_INSTRUCTIONS FOR THE TASK_
Repeat exactly the lines of the entries below from the one with "hide_parts(*nodes)" through the one with "soft.angle_limit = math.radians(50.0)", both ends included, and nothing else.
───── RECORDED INFORMATION
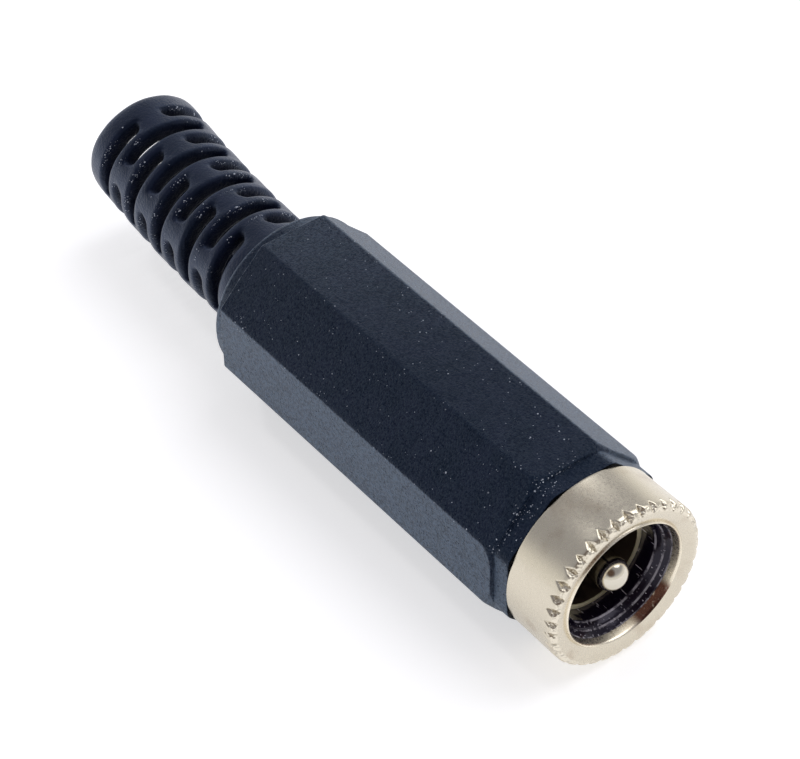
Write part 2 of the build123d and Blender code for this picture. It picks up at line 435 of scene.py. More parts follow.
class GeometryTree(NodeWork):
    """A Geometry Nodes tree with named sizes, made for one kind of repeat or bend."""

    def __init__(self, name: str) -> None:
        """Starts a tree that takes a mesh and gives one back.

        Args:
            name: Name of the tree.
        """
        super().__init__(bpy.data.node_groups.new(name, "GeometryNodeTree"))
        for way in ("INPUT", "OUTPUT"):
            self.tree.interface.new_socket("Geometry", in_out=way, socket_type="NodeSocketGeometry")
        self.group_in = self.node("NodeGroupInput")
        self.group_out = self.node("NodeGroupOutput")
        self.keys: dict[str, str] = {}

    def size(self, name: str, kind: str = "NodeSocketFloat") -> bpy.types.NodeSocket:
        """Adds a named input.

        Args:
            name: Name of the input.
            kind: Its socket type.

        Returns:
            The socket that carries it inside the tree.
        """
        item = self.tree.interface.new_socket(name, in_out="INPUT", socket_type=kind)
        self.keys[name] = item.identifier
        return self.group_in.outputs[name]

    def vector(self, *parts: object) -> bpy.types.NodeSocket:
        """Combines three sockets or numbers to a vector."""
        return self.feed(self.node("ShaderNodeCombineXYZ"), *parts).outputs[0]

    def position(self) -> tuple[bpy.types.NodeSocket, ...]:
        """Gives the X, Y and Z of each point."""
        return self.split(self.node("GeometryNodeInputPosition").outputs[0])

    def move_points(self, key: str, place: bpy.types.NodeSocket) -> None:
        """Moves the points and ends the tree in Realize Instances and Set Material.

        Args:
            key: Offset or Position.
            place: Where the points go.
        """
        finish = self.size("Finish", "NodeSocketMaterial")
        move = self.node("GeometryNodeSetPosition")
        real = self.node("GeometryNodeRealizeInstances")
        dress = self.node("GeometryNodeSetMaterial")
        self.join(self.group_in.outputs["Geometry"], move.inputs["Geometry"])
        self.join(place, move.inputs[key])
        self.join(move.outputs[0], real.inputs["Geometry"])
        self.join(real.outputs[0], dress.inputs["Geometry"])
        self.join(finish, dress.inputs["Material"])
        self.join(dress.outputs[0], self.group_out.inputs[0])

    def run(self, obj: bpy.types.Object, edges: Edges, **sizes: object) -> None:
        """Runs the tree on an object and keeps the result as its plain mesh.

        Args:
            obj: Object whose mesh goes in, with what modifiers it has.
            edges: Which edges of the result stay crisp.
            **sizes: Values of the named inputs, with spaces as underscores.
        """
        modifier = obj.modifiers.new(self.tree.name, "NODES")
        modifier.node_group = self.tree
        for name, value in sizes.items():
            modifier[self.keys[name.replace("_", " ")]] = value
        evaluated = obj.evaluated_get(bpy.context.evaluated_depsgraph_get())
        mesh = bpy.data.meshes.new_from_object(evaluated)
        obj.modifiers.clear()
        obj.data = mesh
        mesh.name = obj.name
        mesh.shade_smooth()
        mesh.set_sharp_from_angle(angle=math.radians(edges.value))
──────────
───── RECORDED INFORMATION
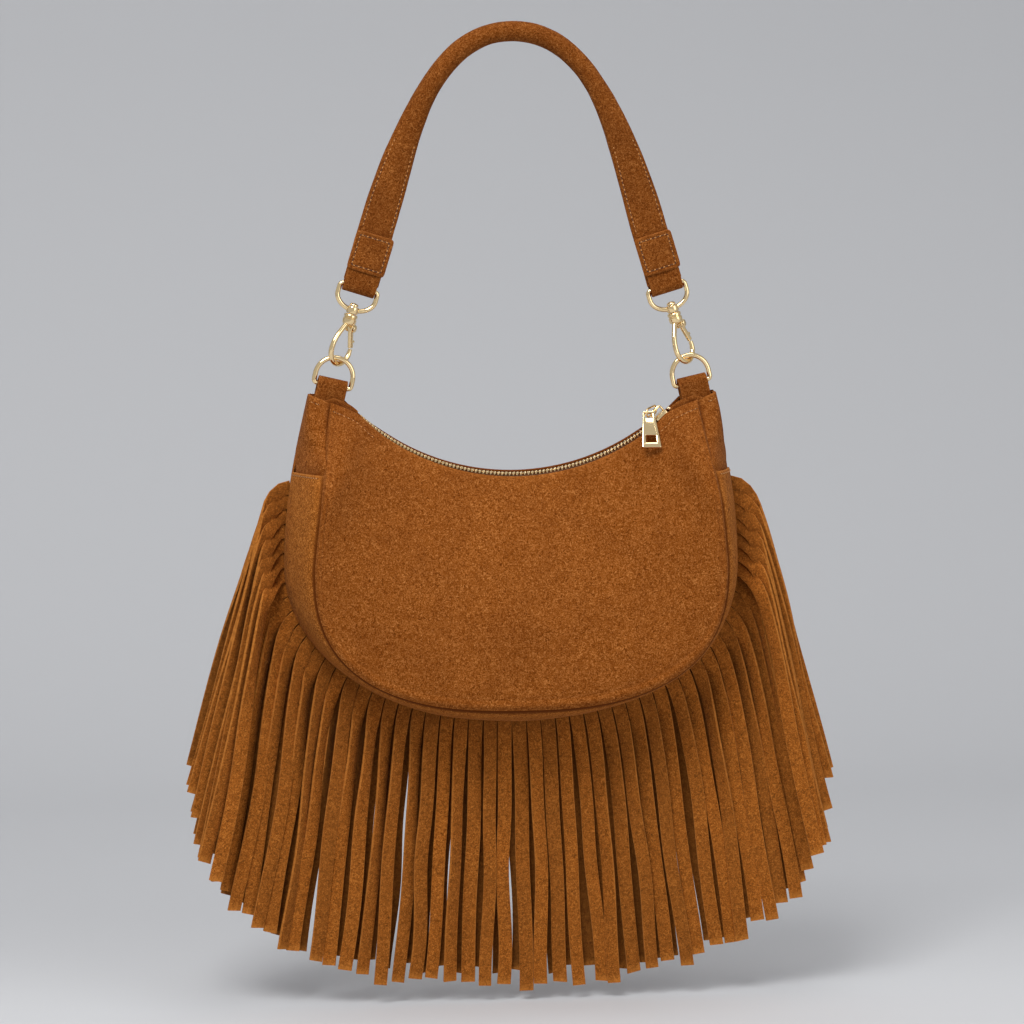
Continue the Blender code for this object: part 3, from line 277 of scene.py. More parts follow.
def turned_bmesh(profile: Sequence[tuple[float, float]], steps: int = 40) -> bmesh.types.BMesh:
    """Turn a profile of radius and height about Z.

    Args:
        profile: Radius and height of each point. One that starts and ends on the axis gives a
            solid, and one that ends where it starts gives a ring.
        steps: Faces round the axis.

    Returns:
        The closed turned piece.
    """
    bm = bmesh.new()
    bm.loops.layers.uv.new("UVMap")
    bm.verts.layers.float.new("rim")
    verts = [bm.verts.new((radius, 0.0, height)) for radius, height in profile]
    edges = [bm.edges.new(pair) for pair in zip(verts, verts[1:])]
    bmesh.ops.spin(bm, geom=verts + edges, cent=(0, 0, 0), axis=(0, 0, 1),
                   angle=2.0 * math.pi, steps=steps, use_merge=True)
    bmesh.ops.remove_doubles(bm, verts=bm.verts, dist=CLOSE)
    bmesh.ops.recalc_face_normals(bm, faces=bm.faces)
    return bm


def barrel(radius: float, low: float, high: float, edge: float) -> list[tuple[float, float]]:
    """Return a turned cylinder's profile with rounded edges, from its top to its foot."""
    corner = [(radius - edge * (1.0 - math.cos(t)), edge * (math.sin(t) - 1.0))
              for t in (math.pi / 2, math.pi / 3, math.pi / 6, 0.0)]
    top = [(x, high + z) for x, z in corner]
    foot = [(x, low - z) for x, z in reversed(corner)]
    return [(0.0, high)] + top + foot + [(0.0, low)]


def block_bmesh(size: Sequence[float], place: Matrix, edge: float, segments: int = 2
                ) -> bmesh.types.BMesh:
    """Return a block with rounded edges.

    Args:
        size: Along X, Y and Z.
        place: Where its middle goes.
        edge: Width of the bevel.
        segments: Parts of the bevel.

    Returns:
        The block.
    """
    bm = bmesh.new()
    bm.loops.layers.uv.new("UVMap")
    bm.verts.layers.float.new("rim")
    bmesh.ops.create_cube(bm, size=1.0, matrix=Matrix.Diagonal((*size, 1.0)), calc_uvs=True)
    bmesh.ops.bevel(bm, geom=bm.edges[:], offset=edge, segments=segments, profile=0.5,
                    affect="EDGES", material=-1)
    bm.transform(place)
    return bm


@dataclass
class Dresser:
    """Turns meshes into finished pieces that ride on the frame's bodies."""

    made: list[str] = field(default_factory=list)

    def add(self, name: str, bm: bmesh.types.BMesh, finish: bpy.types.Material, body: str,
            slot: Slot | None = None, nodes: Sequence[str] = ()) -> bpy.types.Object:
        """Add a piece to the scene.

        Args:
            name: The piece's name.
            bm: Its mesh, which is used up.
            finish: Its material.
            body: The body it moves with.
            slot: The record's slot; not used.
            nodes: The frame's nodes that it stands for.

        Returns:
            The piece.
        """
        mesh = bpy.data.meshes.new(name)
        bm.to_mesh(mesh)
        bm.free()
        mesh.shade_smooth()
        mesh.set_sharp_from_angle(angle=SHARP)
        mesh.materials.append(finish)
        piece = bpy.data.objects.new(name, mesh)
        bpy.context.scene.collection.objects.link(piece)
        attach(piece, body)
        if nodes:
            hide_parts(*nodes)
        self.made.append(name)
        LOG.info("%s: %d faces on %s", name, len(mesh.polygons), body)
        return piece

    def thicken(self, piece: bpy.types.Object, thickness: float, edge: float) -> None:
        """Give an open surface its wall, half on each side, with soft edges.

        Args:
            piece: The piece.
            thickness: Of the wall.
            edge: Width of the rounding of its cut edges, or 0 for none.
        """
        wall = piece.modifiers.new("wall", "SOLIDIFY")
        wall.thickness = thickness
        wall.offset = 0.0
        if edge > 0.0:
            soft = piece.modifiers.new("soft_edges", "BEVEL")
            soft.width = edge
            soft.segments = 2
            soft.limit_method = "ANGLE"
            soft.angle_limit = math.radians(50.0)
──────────
───── RECORDED INFORMATION
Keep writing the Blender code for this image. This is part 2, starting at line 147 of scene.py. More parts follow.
──────────
_RESPONSE TO THIS TASK_
            hide_parts(*nodes)
        self.made.append(name)
        LOG.info("%s: %d faces on %s", name, len(mesh.polygons), body)
        return piece

    def thicken(self, piece: bpy.types.Object, thickness: float, edge: float) -> None:
        """Give an open surface its wall, half on each side, with soft edges.

        Args:
            piece: The piece.
            thickness: Of the wall.
            edge: Width of the rounding of its cut edges, or 0 for none.
        """
        wall = piece.modifiers.new("wall", "SOLIDIFY")
        wall.thickness = thickness
        wall.offset = 0.0
        if edge > 0.0:
            soft = piece.modifiers.new("soft_edges", "BEVEL")
            soft.width = edge
            soft.segments = 2
            soft.limit_method = "ANGLE"
            soft.angle_limit = math.radians(50.0)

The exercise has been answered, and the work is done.